▶ [Supplied material]
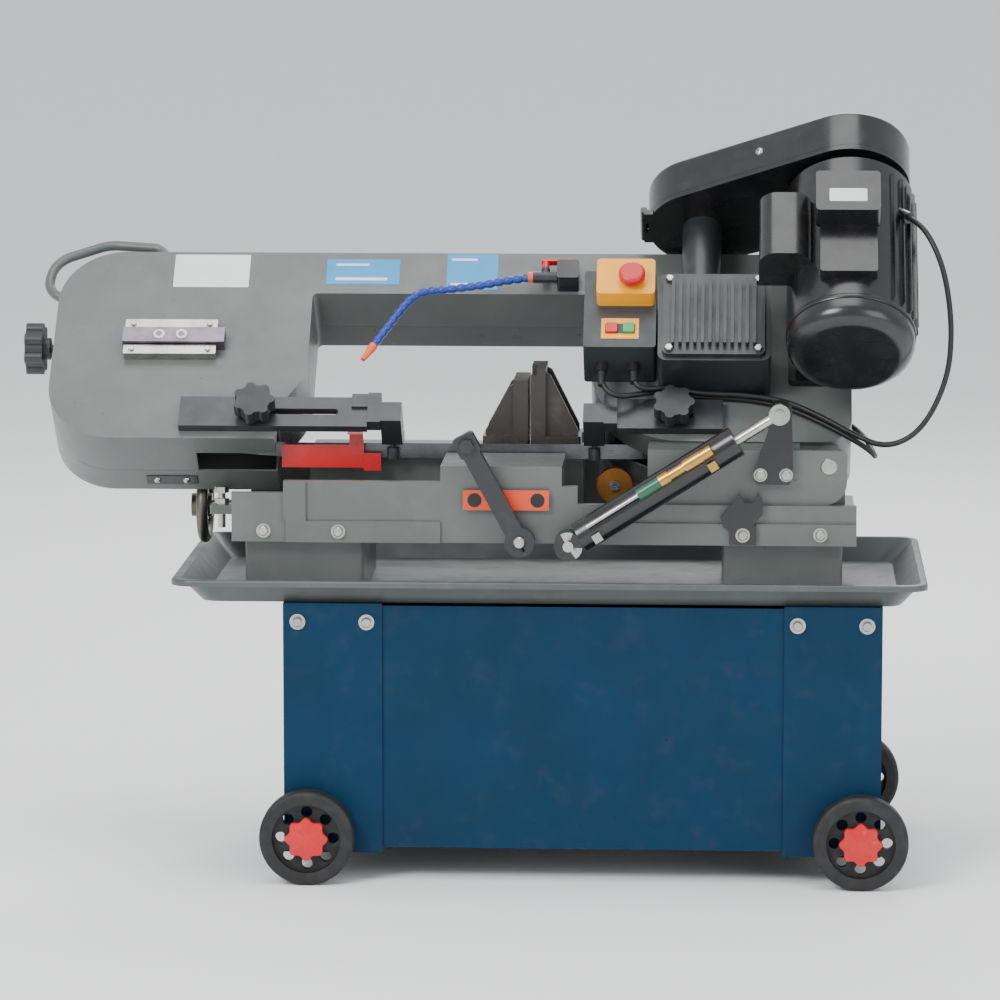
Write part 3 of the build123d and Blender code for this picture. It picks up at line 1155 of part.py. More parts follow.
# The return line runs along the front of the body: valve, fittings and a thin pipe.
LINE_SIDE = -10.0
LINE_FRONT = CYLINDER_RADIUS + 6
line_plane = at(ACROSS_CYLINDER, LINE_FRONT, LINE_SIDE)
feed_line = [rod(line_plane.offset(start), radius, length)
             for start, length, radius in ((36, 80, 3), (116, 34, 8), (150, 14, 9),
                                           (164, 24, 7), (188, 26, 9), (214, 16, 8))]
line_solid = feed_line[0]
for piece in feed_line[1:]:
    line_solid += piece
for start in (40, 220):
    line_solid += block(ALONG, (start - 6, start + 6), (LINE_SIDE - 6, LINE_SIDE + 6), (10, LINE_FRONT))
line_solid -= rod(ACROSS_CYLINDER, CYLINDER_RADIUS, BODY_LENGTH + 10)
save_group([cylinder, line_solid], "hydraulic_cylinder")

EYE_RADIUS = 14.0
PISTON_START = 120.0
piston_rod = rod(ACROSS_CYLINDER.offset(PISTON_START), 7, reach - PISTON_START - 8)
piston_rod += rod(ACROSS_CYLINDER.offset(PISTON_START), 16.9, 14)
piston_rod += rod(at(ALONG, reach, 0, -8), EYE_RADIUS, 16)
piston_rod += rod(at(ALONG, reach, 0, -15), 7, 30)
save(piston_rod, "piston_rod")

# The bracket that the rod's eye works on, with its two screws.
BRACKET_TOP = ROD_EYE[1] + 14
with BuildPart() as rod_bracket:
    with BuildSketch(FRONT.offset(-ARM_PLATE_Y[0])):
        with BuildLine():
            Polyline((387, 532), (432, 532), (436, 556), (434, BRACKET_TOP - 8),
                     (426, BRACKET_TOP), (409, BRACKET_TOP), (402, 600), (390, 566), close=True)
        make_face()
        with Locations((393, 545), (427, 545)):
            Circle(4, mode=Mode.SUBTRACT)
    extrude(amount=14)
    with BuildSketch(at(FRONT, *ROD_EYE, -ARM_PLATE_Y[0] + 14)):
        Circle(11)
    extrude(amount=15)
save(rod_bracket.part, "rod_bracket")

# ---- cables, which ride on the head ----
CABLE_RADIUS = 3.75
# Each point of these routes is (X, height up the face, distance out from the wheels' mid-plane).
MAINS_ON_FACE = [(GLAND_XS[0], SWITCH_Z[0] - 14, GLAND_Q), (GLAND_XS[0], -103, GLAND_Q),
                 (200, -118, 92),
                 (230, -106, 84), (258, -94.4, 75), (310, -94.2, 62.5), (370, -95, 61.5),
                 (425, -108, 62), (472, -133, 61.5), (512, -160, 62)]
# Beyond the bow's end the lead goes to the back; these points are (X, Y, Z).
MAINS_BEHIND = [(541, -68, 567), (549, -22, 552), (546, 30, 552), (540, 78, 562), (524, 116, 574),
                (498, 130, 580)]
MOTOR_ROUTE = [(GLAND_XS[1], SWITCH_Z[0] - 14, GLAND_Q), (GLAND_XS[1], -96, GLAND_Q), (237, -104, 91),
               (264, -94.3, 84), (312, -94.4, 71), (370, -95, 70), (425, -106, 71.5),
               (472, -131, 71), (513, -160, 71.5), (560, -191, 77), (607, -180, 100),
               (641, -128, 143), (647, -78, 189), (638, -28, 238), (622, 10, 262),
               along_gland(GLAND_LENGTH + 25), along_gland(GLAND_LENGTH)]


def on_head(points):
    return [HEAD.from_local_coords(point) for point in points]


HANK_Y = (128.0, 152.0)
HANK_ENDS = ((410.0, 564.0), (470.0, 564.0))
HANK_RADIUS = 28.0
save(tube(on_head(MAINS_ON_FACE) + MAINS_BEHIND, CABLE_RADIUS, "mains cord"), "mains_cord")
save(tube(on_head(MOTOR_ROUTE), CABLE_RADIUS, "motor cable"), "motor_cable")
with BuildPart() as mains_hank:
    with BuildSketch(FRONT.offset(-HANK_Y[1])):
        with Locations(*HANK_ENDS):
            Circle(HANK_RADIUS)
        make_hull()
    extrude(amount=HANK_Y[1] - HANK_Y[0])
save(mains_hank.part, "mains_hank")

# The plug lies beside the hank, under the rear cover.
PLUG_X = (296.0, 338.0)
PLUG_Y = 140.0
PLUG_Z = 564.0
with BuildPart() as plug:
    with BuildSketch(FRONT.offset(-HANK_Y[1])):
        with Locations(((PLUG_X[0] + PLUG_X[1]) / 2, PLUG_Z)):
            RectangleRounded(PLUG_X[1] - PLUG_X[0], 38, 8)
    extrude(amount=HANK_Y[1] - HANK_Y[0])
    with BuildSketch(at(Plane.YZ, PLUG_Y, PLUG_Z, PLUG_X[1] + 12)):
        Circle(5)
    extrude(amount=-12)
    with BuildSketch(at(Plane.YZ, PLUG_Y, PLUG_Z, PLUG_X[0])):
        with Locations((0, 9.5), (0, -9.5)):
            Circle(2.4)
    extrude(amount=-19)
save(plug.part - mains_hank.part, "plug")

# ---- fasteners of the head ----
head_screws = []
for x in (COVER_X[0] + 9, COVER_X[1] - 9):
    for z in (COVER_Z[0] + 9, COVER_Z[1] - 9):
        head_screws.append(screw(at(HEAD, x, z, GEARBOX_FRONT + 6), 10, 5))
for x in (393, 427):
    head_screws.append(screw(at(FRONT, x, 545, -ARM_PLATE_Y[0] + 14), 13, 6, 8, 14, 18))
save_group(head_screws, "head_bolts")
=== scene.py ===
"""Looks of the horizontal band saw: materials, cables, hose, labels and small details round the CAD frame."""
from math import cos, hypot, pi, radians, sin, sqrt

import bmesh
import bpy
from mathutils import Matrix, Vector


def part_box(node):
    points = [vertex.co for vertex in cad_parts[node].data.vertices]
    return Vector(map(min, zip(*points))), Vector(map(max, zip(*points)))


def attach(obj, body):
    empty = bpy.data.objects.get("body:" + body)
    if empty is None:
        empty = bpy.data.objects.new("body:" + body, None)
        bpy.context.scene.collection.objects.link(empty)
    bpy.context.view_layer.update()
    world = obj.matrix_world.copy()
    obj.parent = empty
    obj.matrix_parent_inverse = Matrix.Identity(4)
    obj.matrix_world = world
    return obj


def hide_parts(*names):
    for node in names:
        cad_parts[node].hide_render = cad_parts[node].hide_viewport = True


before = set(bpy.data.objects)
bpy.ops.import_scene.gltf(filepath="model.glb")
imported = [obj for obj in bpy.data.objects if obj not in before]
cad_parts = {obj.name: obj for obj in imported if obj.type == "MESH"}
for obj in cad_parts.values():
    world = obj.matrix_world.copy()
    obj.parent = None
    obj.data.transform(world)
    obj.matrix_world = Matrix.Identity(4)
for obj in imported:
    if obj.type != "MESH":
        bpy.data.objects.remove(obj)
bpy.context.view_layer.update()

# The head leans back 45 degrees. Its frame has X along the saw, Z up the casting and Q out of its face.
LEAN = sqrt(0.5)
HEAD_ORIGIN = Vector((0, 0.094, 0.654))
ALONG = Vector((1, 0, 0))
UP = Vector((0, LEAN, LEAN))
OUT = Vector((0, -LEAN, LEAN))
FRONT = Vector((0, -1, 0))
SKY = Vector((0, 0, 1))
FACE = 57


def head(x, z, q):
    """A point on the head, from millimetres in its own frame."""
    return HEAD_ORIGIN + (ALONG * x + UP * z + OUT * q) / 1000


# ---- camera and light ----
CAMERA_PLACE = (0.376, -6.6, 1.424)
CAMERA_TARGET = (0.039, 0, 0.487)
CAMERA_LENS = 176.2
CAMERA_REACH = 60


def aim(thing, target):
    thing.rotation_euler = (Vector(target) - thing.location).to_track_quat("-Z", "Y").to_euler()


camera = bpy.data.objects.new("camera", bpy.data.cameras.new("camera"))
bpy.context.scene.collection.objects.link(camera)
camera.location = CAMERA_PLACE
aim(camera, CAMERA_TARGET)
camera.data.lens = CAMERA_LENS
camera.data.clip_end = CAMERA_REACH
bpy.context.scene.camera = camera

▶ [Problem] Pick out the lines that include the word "type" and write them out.

▶ [Reply to the task]
cad_parts = {obj.name: obj for obj in imported if obj.type == "MESH"}
    if obj.type != "MESH":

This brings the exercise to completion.